_TASK PROMPT_: Return all of the entries exactly as written.

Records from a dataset
▬▬▬▬▬▬
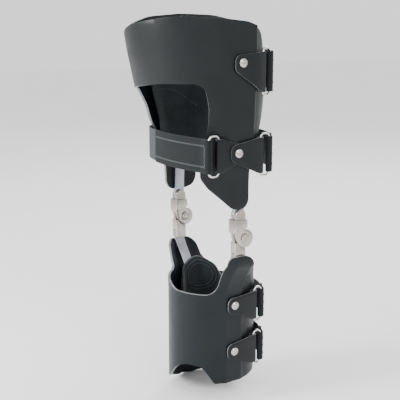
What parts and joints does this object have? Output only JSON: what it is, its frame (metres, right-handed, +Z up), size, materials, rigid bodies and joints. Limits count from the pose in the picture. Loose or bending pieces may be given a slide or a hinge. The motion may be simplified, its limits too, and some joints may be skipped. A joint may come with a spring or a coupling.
{
  "type": "knee orthosis with drop lock joints",
  "caption": "Hinged knee brace: dark moulded thigh and calf shells, soft linings, strap loops, and metal side bars with ring-locked knee joints.",
  "frame": {"origin": "middle of the knee axis, halfway between the two knee joints", "axes": "+Z up along the leg, -Y towards the front of the leg, +X towards the outer side of the leg; the knee axis lies along X"},
  "size_m": [0.178, 0.1673, 0.4635],
  "materials": {
    "shell": "dark blue-grey moulded shell, low sheen",
    "liner": "dark soft lining",
    "leather": "dark smooth leather, pale cut edge",
    "webbing": "dark woven tape",
    "steel_bar": "brushed",
    "nickel": "bright plate, satin",
    "rivet_steel": "polished",
    "brass": "machined"
  },
  "bodies": {
    "thigh": {"lateral_inner_cheek": "nickel", "lateral_outer_cheek": "nickel", "lateral_pivot_nut": "nickel", "lateral_pivot_screw": "nickel", "lateral_upper_upright": "steel_bar", "medial_inner_cheek": "nickel", "medial_lower_thigh_rivet": "rivet_steel", "medial_outer_cheek": "nickel", "medial_pivot_nut": "nickel", "medial_pivot_screw": "nickel", "medial_upper_thigh_rivet": "rivet_steel", "medial_upper_upright": "steel_bar", "thigh_front_loop": "nickel", "thigh_front_strap": "webbing", "thigh_front_tab": "leather", "thigh_liner": "liner", "thigh_rear_lower_loop": "nickel", "thigh_rear_lower_strap": "webbing", "thigh_rear_lower_tab": "leather", "thigh_rear_lower_tab_rivet": "rivet_steel", "thigh_shell": "shell", "thigh_upper_loop": "nickel", "thigh_upper_strap": "webbing", "thigh_upper_tab": "leather", "thigh_upper_tab_rivet": "rivet_steel"},
    "lateral_ring": {"lateral_lock_ring": "nickel"},
    "medial_ring": {"medial_lock_ring": "nickel"},
    "shank": {"calf_liner": "liner", "calf_lower_loop": "nickel", "calf_lower_strap": "webbing", "calf_lower_tab": "leather", "calf_lower_tab_rivet": "rivet_steel", "calf_shell": "shell", "calf_upper_loop": "nickel", "calf_upper_strap": "webbing", "calf_upper_tab": "leather", "calf_upper_tab_rivet": "rivet_steel", "lateral_lower_joint_bar": "nickel", "lateral_lower_upright": "steel_bar", "lateral_pivot_bushing": "brass", "medial_lower_calf_rivet": "rivet_steel", "medial_lower_joint_bar": "nickel", "medial_lower_upright": "steel_bar", "medial_pivot_bushing": "brass", "medial_upper_calf_rivet": "rivet_steel"}
  },
  "joints": [
    {"name": "knee", "type": "hinge", "parent": "thigh", "child": "shank", "pos_m": [0, 0, 0], "axis": [1, 0, 0], "range_deg": [0, 100]},
    {"name": "lateral_ring_slide", "type": "slide", "parent": "thigh", "child": "lateral_ring", "axis": [0, 0, 1], "range_m": [-0.0018, 0.01]},
    {"name": "medial_ring_slide", "type": "slide", "parent": "thigh", "child": "medial_ring", "axis": [0, 0, 1], "range_m": [-0.0018, 0.01]}
  ]
}
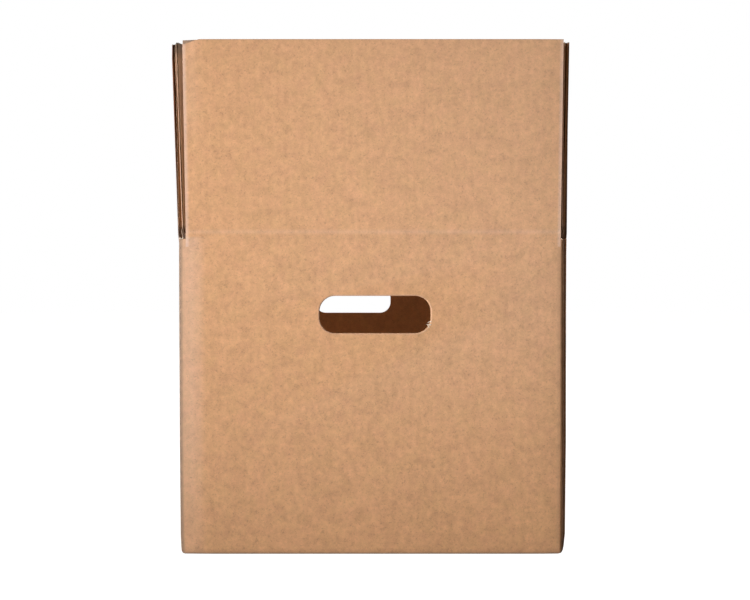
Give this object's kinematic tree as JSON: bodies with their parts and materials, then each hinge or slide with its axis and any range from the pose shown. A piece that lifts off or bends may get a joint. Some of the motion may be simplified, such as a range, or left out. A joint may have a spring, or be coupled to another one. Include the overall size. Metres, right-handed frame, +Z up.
{
  "type": "corrugated box with handles",
  "caption": "Open shipping box folded from one sheet of double-wall corrugated board, with top flaps that shut on their creases, a glued bottom and a hand hole through each end.",
  "frame": {"origin": "middle of the underside, on the ground plane", "axes": "+Z up, +Y along the long sides from the front end to the back end, +X to the right seen from the front end"},
  "size_m": [0.3919, 0.5986, 0.5042],
  "materials": {
    "kraft_board": "plain brown kraft liner, matt"
  },
  "bodies": {
    "box_body": {"body": "kraft_board"},
    "front_flap": {"front_flap": "kraft_board"},
    "back_flap": {"back_flap": "kraft_board"},
    "left_flap": {"left_flap": "kraft_board"},
    "right_flap": {"right_flap": "kraft_board"}
  },
  "joints": [
    {"name": "front_crease", "type": "hinge", "parent": "box_body", "child": "front_flap", "pos_m": [0, -0.285, 0.311], "axis": [-1, 0, 0], "range_deg": [-160, 95]},
    {"name": "back_crease", "type": "hinge", "parent": "box_body", "child": "back_flap", "pos_m": [0, 0.285, 0.311], "axis": [1, 0, 0], "range_deg": [-161.5, 93.5]},
    {"name": "left_crease", "type": "hinge", "parent": "box_body", "child": "left_flap", "pos_m": [-0.1905, 0, 0.3181], "axis": [0, 1, 0], "range_deg": [-162.5, 92.5]},
    {"name": "right_crease", "type": "hinge", "parent": "box_body", "child": "right_flap", "pos_m": [0.1905, 0, 0.3181], "axis": [0, -1, 0], "range_deg": [-164.2, 90.8]}
  ]
}
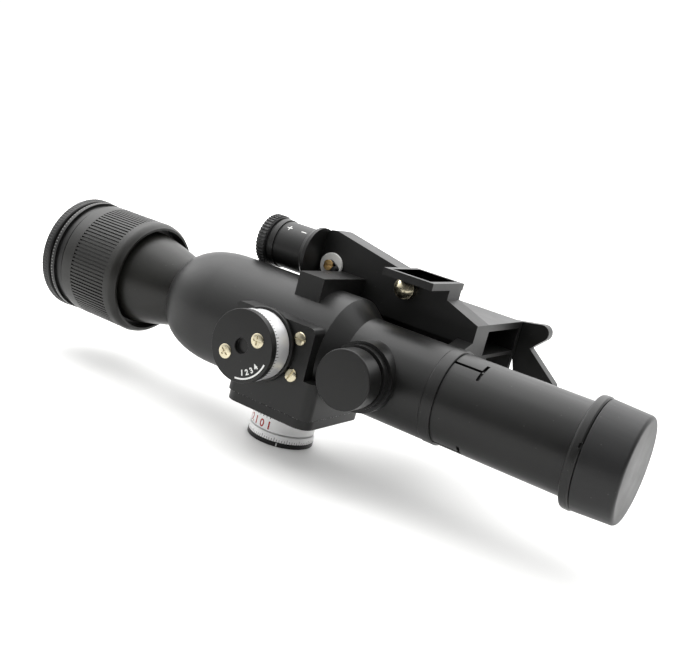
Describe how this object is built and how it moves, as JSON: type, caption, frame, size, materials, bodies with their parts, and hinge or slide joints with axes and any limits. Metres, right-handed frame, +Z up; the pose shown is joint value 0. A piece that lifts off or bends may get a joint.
▬▬▬▬▬▬
_RIGHT ANSWER_:
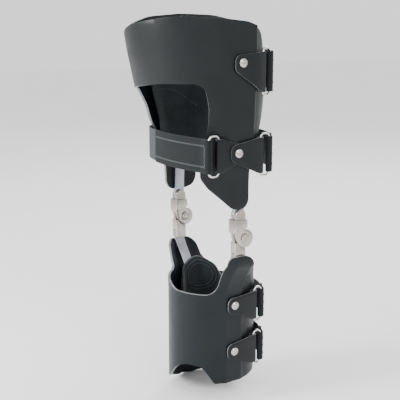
What parts and joints does this object have? Output only JSON: what it is, its frame (metres, right-handed, +Z up), size, materials, rigid bodies and joints. Limits count from the pose in the picture. Loose or bending pieces may be given a slide or a hinge. The motion may be simplified, its limits too, and some joints may be skipped. A joint may come with a spring or a coupling.
{
  "type": "knee orthosis with drop lock joints",
  "caption": "Hinged knee brace: dark moulded thigh and calf shells, soft linings, strap loops, and metal side bars with ring-locked knee joints.",
  "frame": {"origin": "middle of the knee axis, halfway between the two knee joints", "axes": "+Z up along the leg, -Y towards the front of the leg, +X towards the outer side of the leg; the knee axis lies along X"},
  "size_m": [0.178, 0.1673, 0.4635],
  "materials": {
    "shell": "dark blue-grey moulded shell, low sheen",
    "liner": "dark soft lining",
    "leather": "dark smooth leather, pale cut edge",
    "webbing": "dark woven tape",
    "steel_bar": "brushed",
    "nickel": "bright plate, satin",
    "rivet_steel": "polished",
    "brass": "machined"
  },
  "bodies": {
    "thigh": {"lateral_inner_cheek": "nickel", "lateral_outer_cheek": "nickel", "lateral_pivot_nut": "nickel", "lateral_pivot_screw": "nickel", "lateral_upper_upright": "steel_bar", "medial_inner_cheek": "nickel", "medial_lower_thigh_rivet": "rivet_steel", "medial_outer_cheek": "nickel", "medial_pivot_nut": "nickel", "medial_pivot_screw": "nickel", "medial_upper_thigh_rivet": "rivet_steel", "medial_upper_upright": "steel_bar", "thigh_front_loop": "nickel", "thigh_front_strap": "webbing", "thigh_front_tab": "leather", "thigh_liner": "liner", "thigh_rear_lower_loop": "nickel", "thigh_rear_lower_strap": "webbing", "thigh_rear_lower_tab": "leather", "thigh_rear_lower_tab_rivet": "rivet_steel", "thigh_shell": "shell", "thigh_upper_loop": "nickel", "thigh_upper_strap": "webbing", "thigh_upper_tab": "leather", "thigh_upper_tab_rivet": "rivet_steel"},
    "lateral_ring": {"lateral_lock_ring": "nickel"},
    "medial_ring": {"medial_lock_ring": "nickel"},
    "shank": {"calf_liner": "liner", "calf_lower_loop": "nickel", "calf_lower_strap": "webbing", "calf_lower_tab": "leather", "calf_lower_tab_rivet": "rivet_steel", "calf_shell": "shell", "calf_upper_loop": "nickel", "calf_upper_strap": "webbing", "calf_upper_tab": "leather", "calf_upper_tab_rivet": "rivet_steel", "lateral_lower_joint_bar": "nickel", "lateral_lower_upright": "steel_bar", "lateral_pivot_bushing": "brass", "medial_lower_calf_rivet": "rivet_steel", "medial_lower_joint_bar": "nickel", "medial_lower_upright": "steel_bar", "medial_pivot_bushing": "brass", "medial_upper_calf_rivet": "rivet_steel"}
  },
  "joints": [
    {"name": "knee", "type": "hinge", "parent": "thigh", "child": "shank", "pos_m": [0, 0, 0], "axis": [1, 0, 0], "range_deg": [0, 100]},
    {"name": "lateral_ring_slide", "type": "slide", "parent": "thigh", "child": "lateral_ring", "axis": [0, 0, 1], "range_m": [-0.0018, 0.01]},
    {"name": "medial_ring_slide", "type": "slide", "parent": "thigh", "child": "medial_ring", "axis": [0, 0, 1], "range_m": [-0.0018, 0.01]}
  ]
}
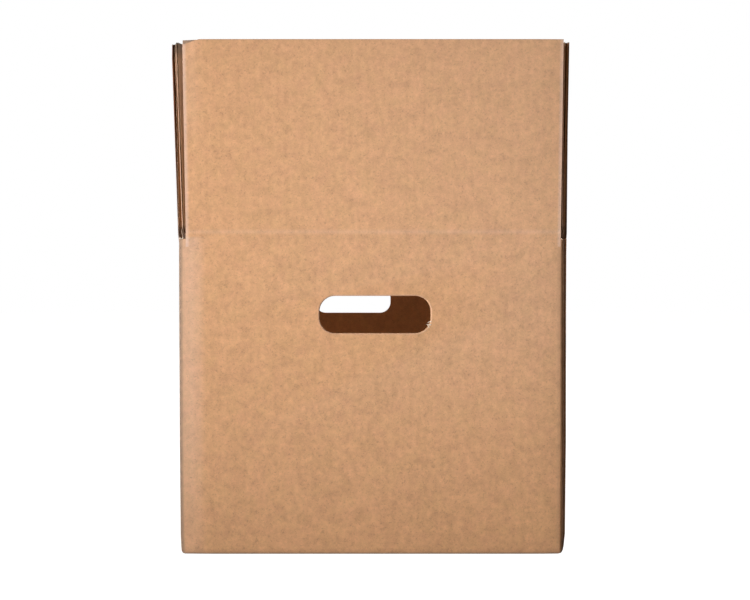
Give this object's kinematic tree as JSON: bodies with their parts and materials, then each hinge or slide with its axis and any range from the pose shown. A piece that lifts off or bends may get a joint. Some of the motion may be simplified, such as a range, or left out. A joint may have a spring, or be coupled to another one. Include the overall size. Metres, right-handed frame, +Z up.
{
  "type": "corrugated box with handles",
  "caption": "Open shipping box folded from one sheet of double-wall corrugated board, with top flaps that shut on their creases, a glued bottom and a hand hole through each end.",
  "frame": {"origin": "middle of the underside, on the ground plane", "axes": "+Z up, +Y along the long sides from the front end to the back end, +X to the right seen from the front end"},
  "size_m": [0.3919, 0.5986, 0.5042],
  "materials": {
    "kraft_board": "plain brown kraft liner, matt"
  },
  "bodies": {
    "box_body": {"body": "kraft_board"},
    "front_flap": {"front_flap": "kraft_board"},
    "back_flap": {"back_flap": "kraft_board"},
    "left_flap": {"left_flap": "kraft_board"},
    "right_flap": {"right_flap": "kraft_board"}
  },
  "joints": [
    {"name": "front_crease", "type": "hinge", "parent": "box_body", "child": "front_flap", "pos_m": [0, -0.285, 0.311], "axis": [-1, 0, 0], "range_deg": [-160, 95]},
    {"name": "back_crease", "type": "hinge", "parent": "box_body", "child": "back_flap", "pos_m": [0, 0.285, 0.311], "axis": [1, 0, 0], "range_deg": [-161.5, 93.5]},
    {"name": "left_crease", "type": "hinge", "parent": "box_body", "child": "left_flap", "pos_m": [-0.1905, 0, 0.3181], "axis": [0, 1, 0], "range_deg": [-162.5, 92.5]},
    {"name": "right_crease", "type": "hinge", "parent": "box_body", "child": "right_flap", "pos_m": [0.1905, 0, 0.3181], "axis": [0, -1, 0], "range_deg": [-164.2, 90.8]}
  ]
}
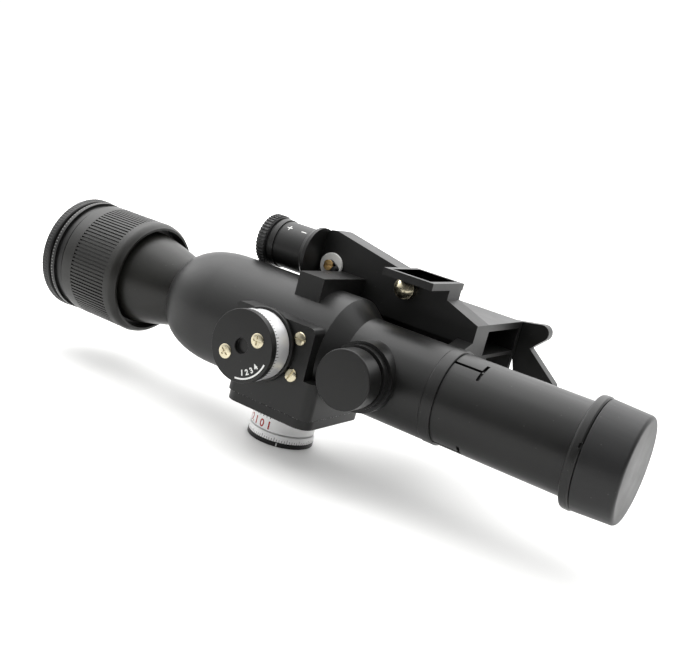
Describe how this object is built and how it moves, as JSON: type, caption, frame, size, materials, bodies with their parts, and hinge or slide joints with axes and any limits. Metres, right-handed frame, +Z up; the pose shown is joint value 0. A piece that lifts off or bends may get a joint.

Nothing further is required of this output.